Um auf die Kartenspiel-Situation zurückzukommen: warum hat der Opa gewonnen? Er war weder euphorisch noch enttäuscht über sein anfängliches Kartenblatt. Er nahm es einfach als das, was es war: das anfängliche Kartenblatt und war gespannt auf das Spiel. Was im Laufe des Spiels passieren würde, wusste er genauso wenig wie die anderen Spieler, aber er war offen für alles, was das Spiel zu bieten hatte. Die Oma dagegen sah sich aufgrund der anfänglich ausgeteilten Karten schon als Verliererin und übersah dadurch Chancen, die sich ihr im Laufe des Spiels boten. Ähnlich erging es dem Enkel – in seiner Euphorie wurde er unaufmerksam und verließ sich einzig und allein auf sein gutes Ausgangsblatt.


Interessanterweise wiederholte sich diese Situation: die Oma hatte in jedem Spiel ein vermeintlich schlechtes, und der Enkel ein vermeintlich gutes Blatt, während der Opa sich nie dazu äußerte, aber die meisten Spiele gewann. Lag das an den Karten? Mit Sicherheit nicht, denn jeder Spieler hat am Anfang die gleichen Chancen, und die Karten werden jedes Mal neu gemischt.


Was hat das mit dem Leben zu tun? Wir alle bekommen bestimmte Voraussetzungen mit auf den Weg, aber das heißt nicht, dass diese unser Leben bestimmen. Wie wir damit umgehen, bestimmen wir immer noch selbst, und diese Freiheit kann uns auch niemand nehmen!


„Nicht das Problem macht die Schwierigkeiten, sondern unsere Sichtweise.“ Viktor Frankl, Holocaust Überlebender

Situationen, die uns heute als schlimm oder ausweglos erscheinen, können im Laufe des Lebens eine überraschende Wendung nehmen – wenn wir dafür offen sind.
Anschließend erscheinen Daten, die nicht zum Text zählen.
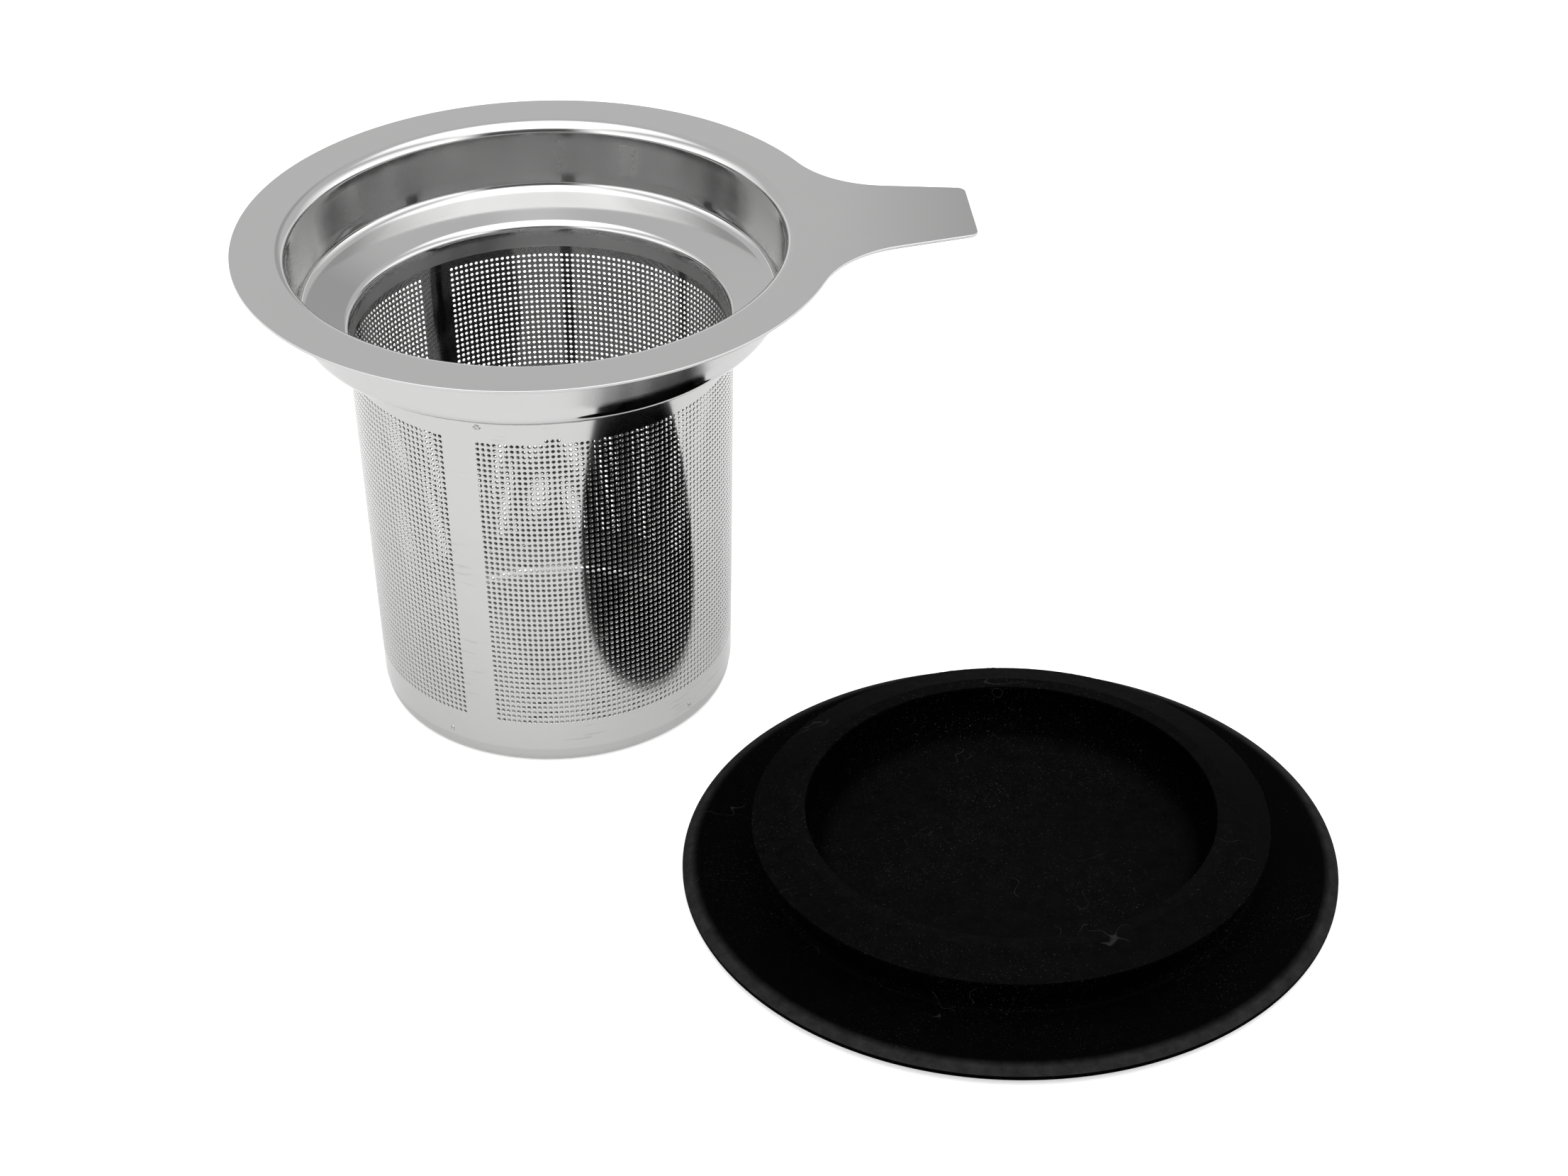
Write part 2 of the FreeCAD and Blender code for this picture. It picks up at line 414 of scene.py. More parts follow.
def steel(name, colour, roughness, mottle, draw_marks, smudge, bump, scratches=0.0, satin=(),
          inside=1.0):
    """Bare steel. Bump is how far the marks stand out, in millimetres. Satin is for the collar, and
    lists its duller bands: start and end height in millimetres, added roughness, added draw marks.
    Inside is the share of the colour left on a sleeve's inner face and on the walls of its holes,
    a painted shade for the dark inside of the basket."""
    material, tree, shader = principled(name)
    cut_edge = 0.0
    if satin:
        z = parts_of(tree, object_place(tree))["Z"]
        for low, high, more_rough, more_marks in satin:
            band = product(tree, spread(tree, z, (low - satin_fade) * MM, (low + satin_fade) * MM),
                           fade(tree, z, (high - satin_fade) * MM, (high + satin_fade) * MM))
            roughness = plus(tree, roughness, band, more_rough)
            draw_marks = plus(tree, draw_marks, band, more_marks)
        cut_edge = new_node(tree, "ShaderNodeAttribute", attribute_name="cut_edge").outputs["Fac"]
    worked = new_node(tree, "ShaderNodeGroup", node_tree=worked_steel)
    fill(tree, worked, {"Roughness": roughness, "Mottle": mottle, "Draw Marks": draw_marks,
                        "Smudge": smudge, "Scratches": scratches, "Cut Edge": cut_edge})
    shade = worked.outputs["Tint"]
    # Painted shade: the sleeve's inner face and the walls of its holes keep only the inside share of the
    # colour.
    if inside < 1.0:
        shade = product(tree, shade, plus(tree, 1.0, painted_inner_shade_share(tree), inside - 1.0))
    tint = new_node(tree, "ShaderNodeMix", {0: 1.0}, data_type="RGBA", blend_type="MULTIPLY")
    fill(tree, tint, {6: (*colour, 1), 7: shade})
    fill(tree, shader, {"Base Color": tint.outputs[2], "Metallic": 1.0,
                        "Roughness": worked.outputs["Roughness"],
                        "Normal": relief(tree, worked.outputs["Height"], bump)})
    print("made finish", name)
    return material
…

Das Leben ist immer für uns, aber in welcher Art und Weise sich das zeigt, wissen wir erst hinterher.


Die Kunst besteht also darin, jede Situation (ob wir sie uns nun gewünscht haben, oder nicht) zunächst einmal anzunehmen, so wie das anfängliche Kartenblatt, ohne es in irgendeiner Art und Weise zu bewerten. Was sich daraus ergibt, können wir in dem Moment noch nicht wissen, denn niemand war jemals in seiner eigenen Zukunft. Wir können aber aufgrund dessen, was die Karten bzw. das Leben uns anzeigen, Entscheidungen treffen und das Ganze in eine bestimmte Richtung lenken – so, wie wir auch beim Rommé bestimmte Dinge annehmen, andere dagegen wieder abwerfen oder umtauschen, um ans Ziel zu gelangen. Und je nachdem, was das Leben uns unterwegs zu bieten hat, können wir jederzeit unsere Karten neu sortieren und andere Entscheidungen treffen. So bleiben wir im Fluss und offen für das Abenteuer Leben.


Wenn wir uns jedoch dagegen wehren, leiden wir, denn das Leben ist immer das, was es gerade ist – ob wir das nun wollen oder nicht.